- _Data excerpt_:

§

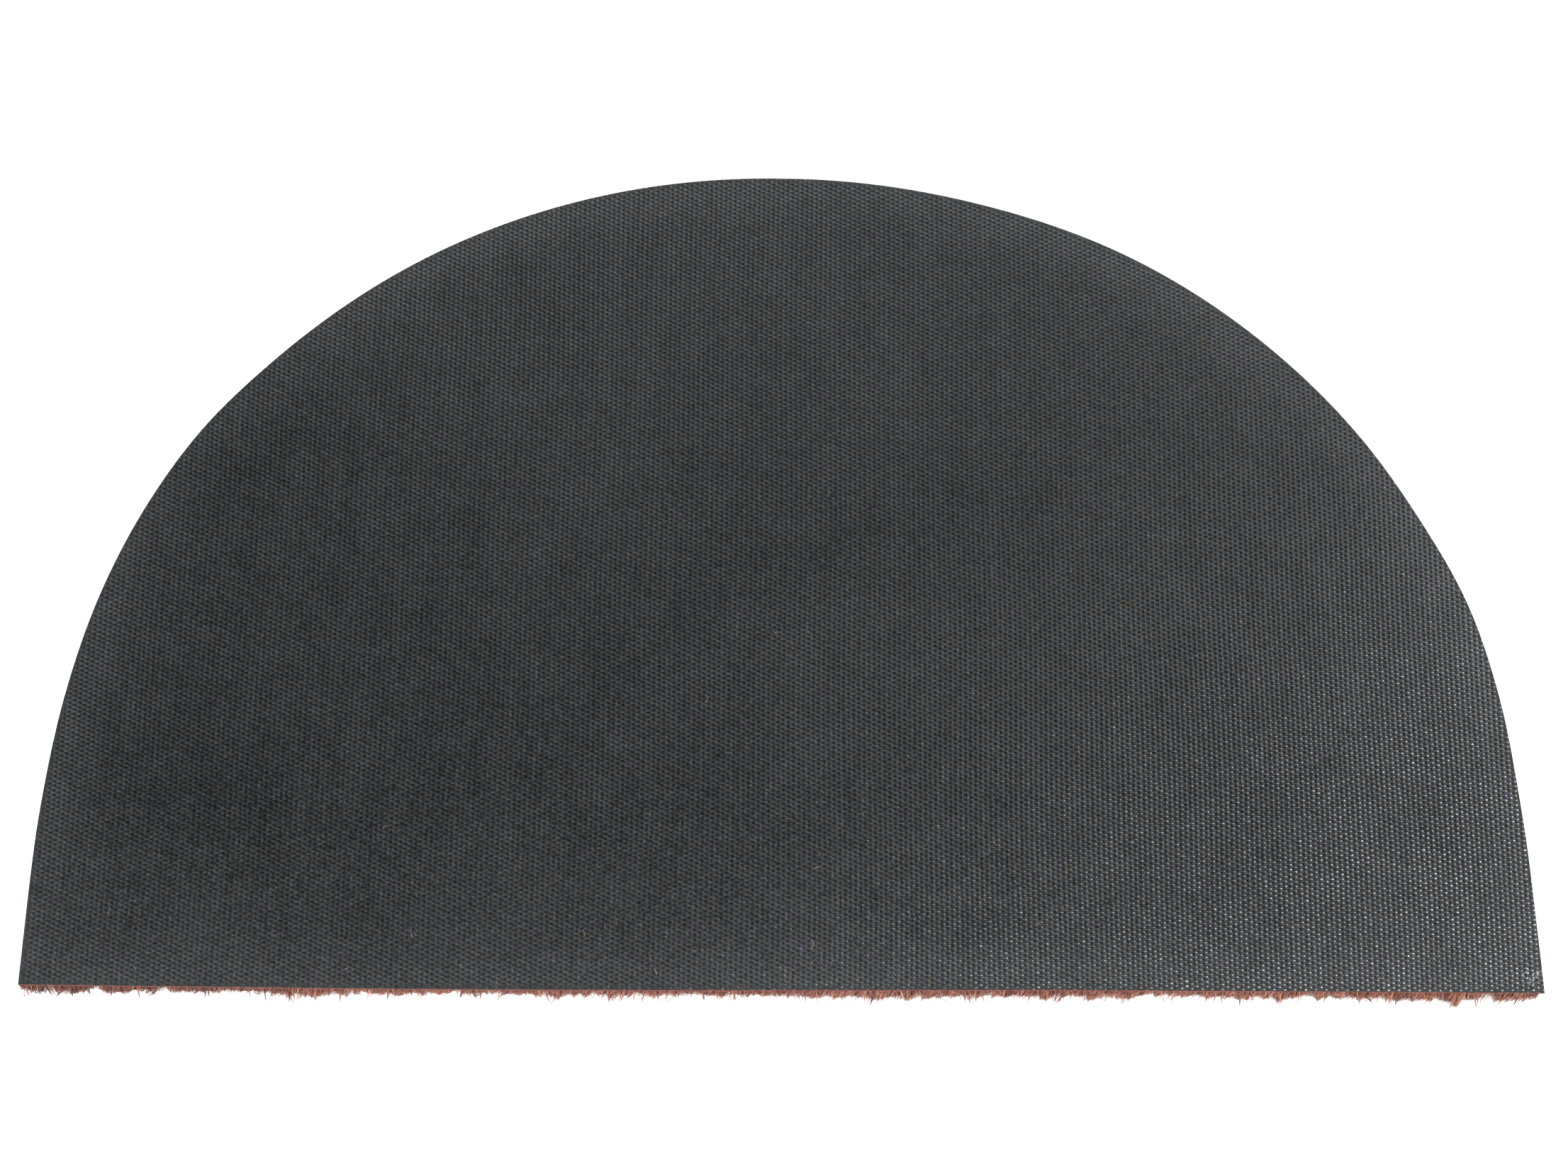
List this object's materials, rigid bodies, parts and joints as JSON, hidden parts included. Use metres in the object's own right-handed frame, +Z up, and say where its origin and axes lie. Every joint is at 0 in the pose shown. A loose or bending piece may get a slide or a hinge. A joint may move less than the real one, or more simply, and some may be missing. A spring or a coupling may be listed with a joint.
{
  "type": "half-round coir doormat",
  "caption": "Half-round doormat lying face down: a thin rubber backing sheet embossed like woven cloth, over a dense bed of short reddish coir pile with a ragged rim.",
  "frame": {"origin": "under the middle of the mat's bounding box, on the surface that the pile's tips rest on", "axes": "+X along the straight edge, +Y from the straight edge towards the arc, +Z up out of the backing, with the mat lying face down"},
  "size_m": [0.7498, 0.4536, 0.015],
  "materials": {
    "backing_rubber": "dark grey rubber with a fine woven-cloth emboss, dull on its raised dashes and glossy in its pits",
    "coir": "coarse coconut fibre dyed reddish brown, matte, with paler and darker strands"
  },
  "bodies": {
    "root": {"backing": "backing_rubber", "coir_pile": "coir"}
  },
  "joints": []
}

§

Hand back the material above in full, exactly as written.

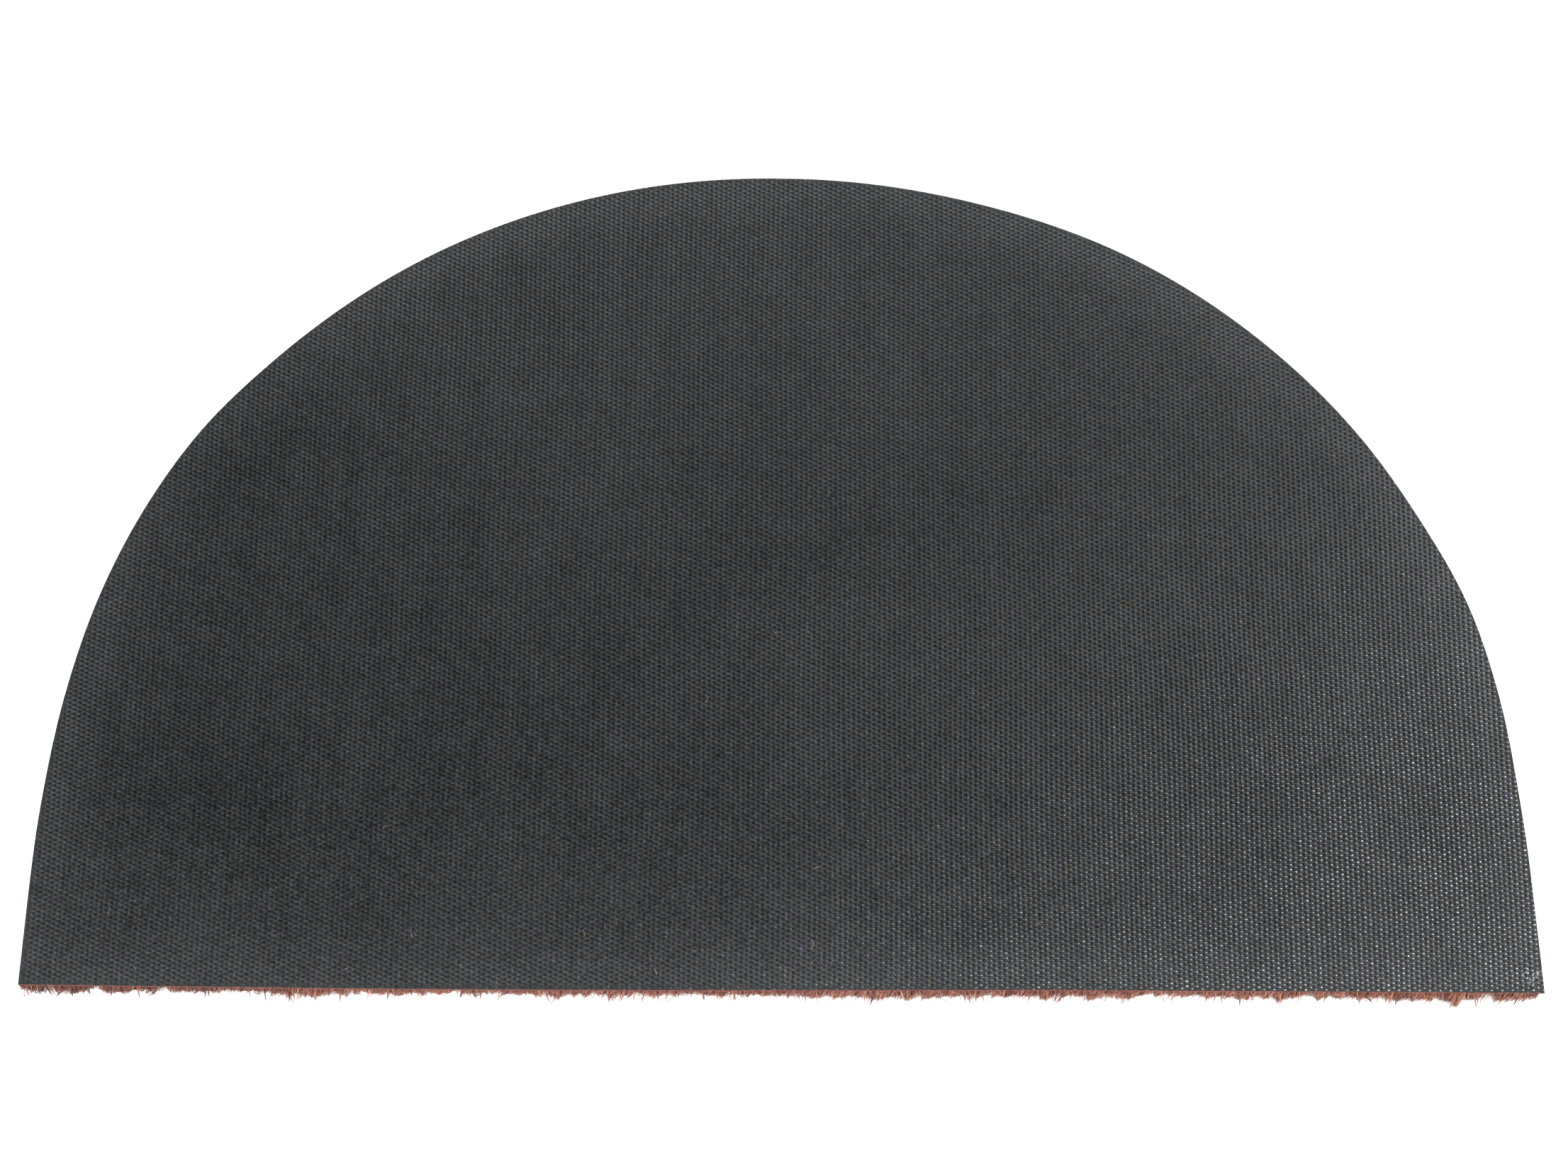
List this object's materials, rigid bodies, parts and joints as JSON, hidden parts included. Use metres in the object's own right-handed frame, +Z up, and say where its origin and axes lie. Every joint is at 0 in the pose shown. A loose or bending piece may get a slide or a hinge. A joint may move less than the real one, or more simply, and some may be missing. A spring or a coupling may be listed with a joint.
{
  "type": "half-round coir doormat",
  "caption": "Half-round doormat lying face down: a thin rubber backing sheet embossed like woven cloth, over a dense bed of short reddish coir pile with a ragged rim.",
  "frame": {"origin": "under the middle of the mat's bounding box, on the surface that the pile's tips rest on", "axes": "+X along the straight edge, +Y from the straight edge towards the arc, +Z up out of the backing, with the mat lying face down"},
  "size_m": [0.7498, 0.4536, 0.015],
  "materials": {
    "backing_rubber": "dark grey rubber with a fine woven-cloth emboss, dull on its raised dashes and glossy in its pits",
    "coir": "coarse coconut fibre dyed reddish brown, matte, with paler and darker strands"
  },
  "bodies": {
    "root": {"backing": "backing_rubber", "coir_pile": "coir"}
  },
  "joints": []
}